**Provided material**
____
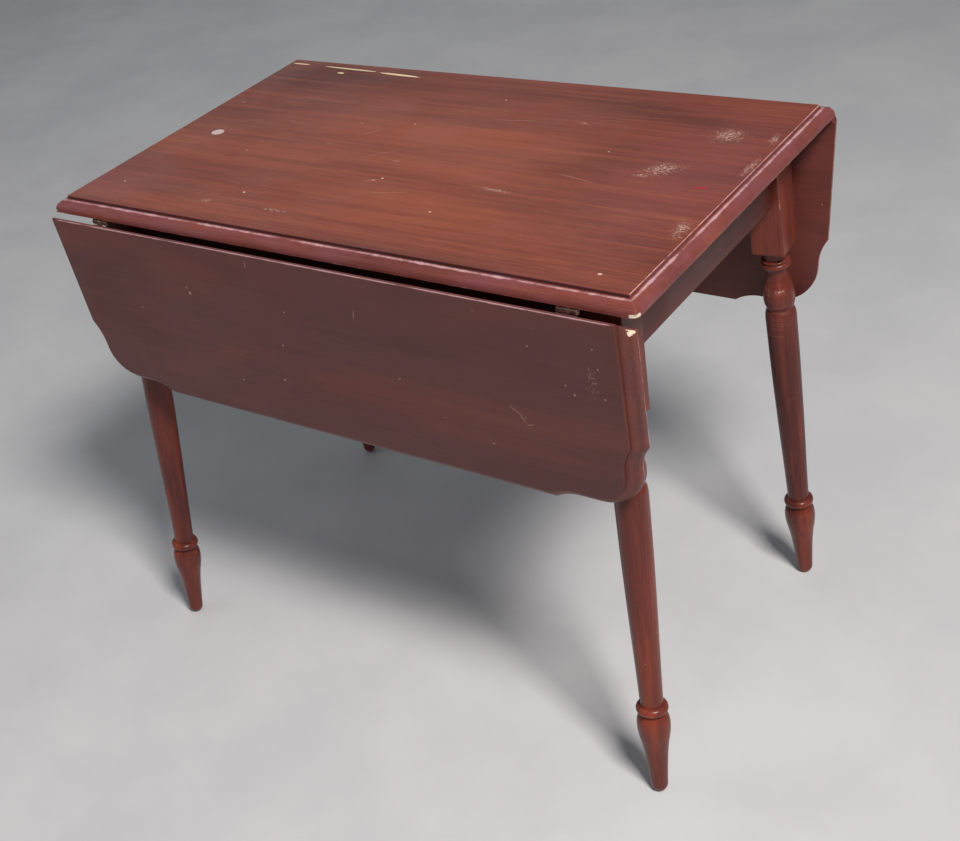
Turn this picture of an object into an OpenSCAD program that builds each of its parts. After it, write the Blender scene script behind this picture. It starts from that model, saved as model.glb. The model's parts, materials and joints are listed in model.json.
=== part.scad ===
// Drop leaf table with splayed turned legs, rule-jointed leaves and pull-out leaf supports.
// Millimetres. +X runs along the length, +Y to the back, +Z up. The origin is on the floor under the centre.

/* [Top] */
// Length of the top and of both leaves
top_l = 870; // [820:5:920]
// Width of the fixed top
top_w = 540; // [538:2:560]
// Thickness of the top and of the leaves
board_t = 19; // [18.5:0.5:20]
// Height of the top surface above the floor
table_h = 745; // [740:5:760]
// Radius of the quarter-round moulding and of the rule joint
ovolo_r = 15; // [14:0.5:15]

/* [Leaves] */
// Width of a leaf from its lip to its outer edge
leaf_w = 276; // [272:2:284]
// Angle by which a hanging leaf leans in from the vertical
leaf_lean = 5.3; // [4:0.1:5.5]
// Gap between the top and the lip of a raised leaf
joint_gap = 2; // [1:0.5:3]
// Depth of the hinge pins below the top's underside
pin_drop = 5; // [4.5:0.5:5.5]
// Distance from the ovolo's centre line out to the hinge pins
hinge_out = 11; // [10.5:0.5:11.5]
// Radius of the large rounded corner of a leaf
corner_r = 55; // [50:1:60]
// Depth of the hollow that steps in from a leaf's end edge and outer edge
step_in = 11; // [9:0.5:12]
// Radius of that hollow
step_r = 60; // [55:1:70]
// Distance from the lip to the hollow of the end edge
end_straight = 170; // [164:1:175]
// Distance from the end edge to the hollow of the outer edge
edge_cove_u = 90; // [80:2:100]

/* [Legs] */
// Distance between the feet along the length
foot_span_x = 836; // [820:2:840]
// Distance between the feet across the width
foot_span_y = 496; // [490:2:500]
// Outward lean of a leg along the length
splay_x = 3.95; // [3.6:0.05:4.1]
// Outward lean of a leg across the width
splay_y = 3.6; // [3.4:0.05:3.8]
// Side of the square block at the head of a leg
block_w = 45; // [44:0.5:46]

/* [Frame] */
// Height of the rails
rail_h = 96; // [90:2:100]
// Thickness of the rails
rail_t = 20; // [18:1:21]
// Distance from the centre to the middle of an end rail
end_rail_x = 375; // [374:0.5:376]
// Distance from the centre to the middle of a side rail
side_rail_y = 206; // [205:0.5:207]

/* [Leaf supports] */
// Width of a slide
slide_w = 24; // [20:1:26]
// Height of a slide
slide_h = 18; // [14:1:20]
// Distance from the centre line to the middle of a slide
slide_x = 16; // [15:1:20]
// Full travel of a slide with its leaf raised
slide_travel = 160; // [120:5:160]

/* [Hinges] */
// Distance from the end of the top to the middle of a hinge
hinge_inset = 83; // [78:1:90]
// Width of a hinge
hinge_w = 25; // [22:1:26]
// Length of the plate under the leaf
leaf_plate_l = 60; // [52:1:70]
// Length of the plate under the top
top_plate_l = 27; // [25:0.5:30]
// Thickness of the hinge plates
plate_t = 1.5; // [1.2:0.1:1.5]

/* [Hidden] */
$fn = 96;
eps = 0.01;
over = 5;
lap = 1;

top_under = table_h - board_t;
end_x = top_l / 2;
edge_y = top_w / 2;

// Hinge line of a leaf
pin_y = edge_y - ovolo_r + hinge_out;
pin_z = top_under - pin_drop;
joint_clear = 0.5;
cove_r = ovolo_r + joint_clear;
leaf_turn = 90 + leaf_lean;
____
From the opening line of the data above through the line that contains "ovolo_r = 15; // [14:0.5:15]", please print each line as it stands and only those lines.

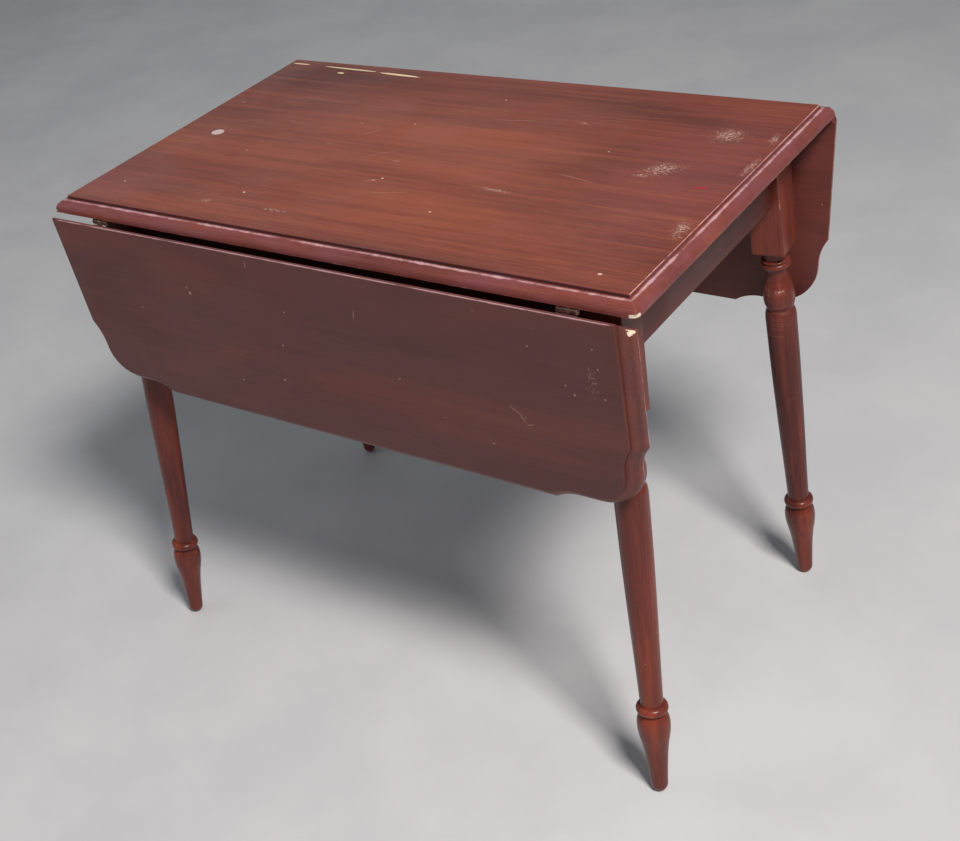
Turn this picture of an object into an OpenSCAD program that builds each of its parts. After it, write the Blender scene script behind this picture. It starts from that model, saved as model.glb. The model's parts, materials and joints are listed in model.json.
=== part.scad ===
// Drop leaf table with splayed turned legs, rule-jointed leaves and pull-out leaf supports.
// Millimetres. +X runs along the length, +Y to the back, +Z up. The origin is on the floor under the centre.

/* [Top] */
// Length of the top and of both leaves
top_l = 870; // [820:5:920]
// Width of the fixed top
top_w = 540; // [538:2:560]
// Thickness of the top and of the leaves
board_t = 19; // [18.5:0.5:20]
// Height of the top surface above the floor
table_h = 745; // [740:5:760]
// Radius of the quarter-round moulding and of the rule joint
ovolo_r = 15; // [14:0.5:15]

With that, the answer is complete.